# Opinion : services to guitar builders



## Metal Man (Feb 4, 2009)

Hello everyone,

A very simple question:

If you had a supplier in canada that offered manufacturing services for luthiers, what would you be looking for?

Custom freboards?

Guitar bodies ?

Necks?

Rosettes?

I'm not promoting a business, but since the luthier comunity is fairly small i'd like to know if there is a market for such services.

Thanks for your feedback.


----------



## mhammer (Nov 30, 2007)

I wish there was someone in town I could bring a body to, and have them sink a decent neck pocket into the body, all lined up and everything. Precision routing is a bit beyond me. Shipping a body for such a service, however, starts to become pointless. For the cost of the shipping, back and forth, the service, and the wood itself, I'm better off just buying a pre-made body.


----------



## Adcandour (Apr 21, 2013)

Not sure you saw thread for my Les Ball? 

I found someone help, but I had to be pushy. If.i wasn't on a.phone, I'd link to the thread. 

The moral.of.my story is 'yes'. I could.use that service.


----------



## Cultosaurus (Feb 8, 2015)

a Les Paul body. Strats and Tele's coming out of everywhere, but LPs are hard to find. Finished or unfinished. There are a few on Ebay coming from China ... but ... yikes .... no name wood, glue, what ever else.


----------



## Mooh (Mar 7, 2007)

www.canadianluthiersupply.com

Peace, Mooh.


----------



## Cultosaurus (Feb 8, 2015)

Thanks Mooh. They have blanks, but no bodies. But I'll keep looking.


----------



## Mike Potvin (Apr 30, 2009)

Cultosaurus said:


> a Les Paul body. Strats and Tele's coming out of everywhere, but LPs are hard to find. Finished or unfinished. There are a few on Ebay coming from China ... but ... yikes .... no name wood, glue, what ever else.

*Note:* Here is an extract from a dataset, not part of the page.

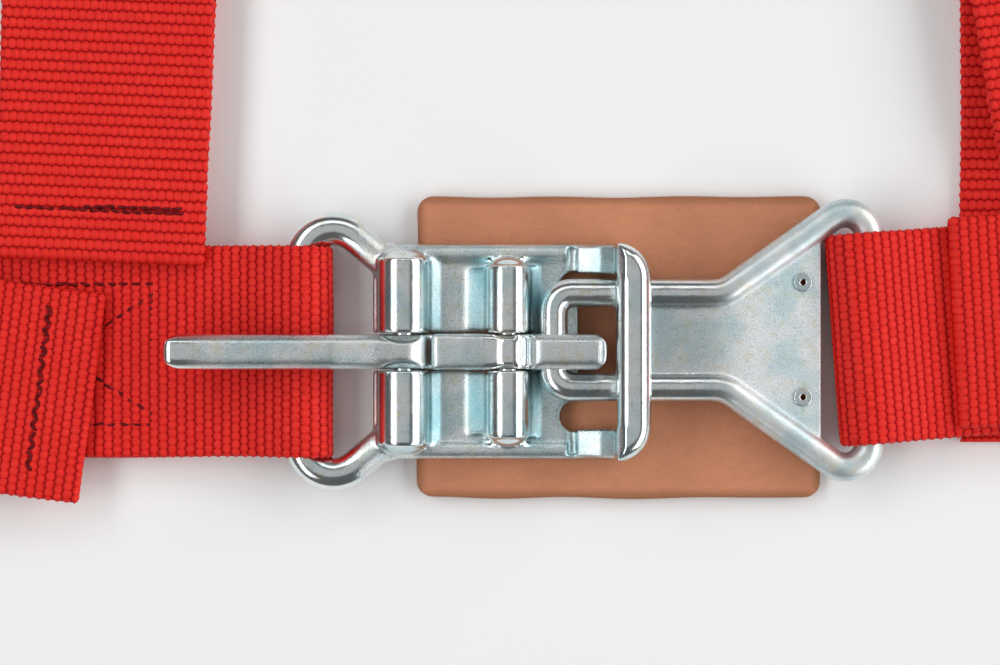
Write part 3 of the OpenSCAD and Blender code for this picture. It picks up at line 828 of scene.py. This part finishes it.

Fender bodies are fair game, but Gibson shapes are not. It's why they disappeared from Warmoth. If you do find someone selling them, it's likely because they Eye of Sauron hasn't seen them yet


----------



## Steadfastly (Nov 14, 2008)

Mike Potvin said:


> Fender bodies are fair game, but Gibson shapes are not. It's why they disappeared from Warmoth. If you do find someone selling them, it's likely because they Eye of Sauron hasn't seen them yet


All they need is a slight shape modification. I'm surprised Warmoth hasn't done that. Check out Rondo. They sell lots of them with the body just slightly different. With most people you would have to have the two side by side to tell the difference.


----------



## Mike Potvin (Apr 30, 2009)

Steadfastly said:


> All they need is a slight shape modification. I'm surprised Warmoth hasn't done that. Check out Rondo. They sell lots of them with the body just slightly different. With most people you would have to have the two side by side to tell the difference.


"A slight body modification" sounds simple, but requires a lot of expensive lawyering (trust me  )


----------



## Steadfastly (Nov 14, 2008)

Mike Potvin said:


> "A slight body modification" sounds simple, but requires a lot of expensive lawyering (trust me  )


How do people like Rondo and other legit sellers get around it?


----------



## Mike Potvin (Apr 30, 2009)

Steadfastly said:


> How do people like Rondo and other legit sellers get around it?


Lawyers and money! Gibson will send you a C&D even if your model is different enough because they know most people won't spend the effort/money to disagree.


----------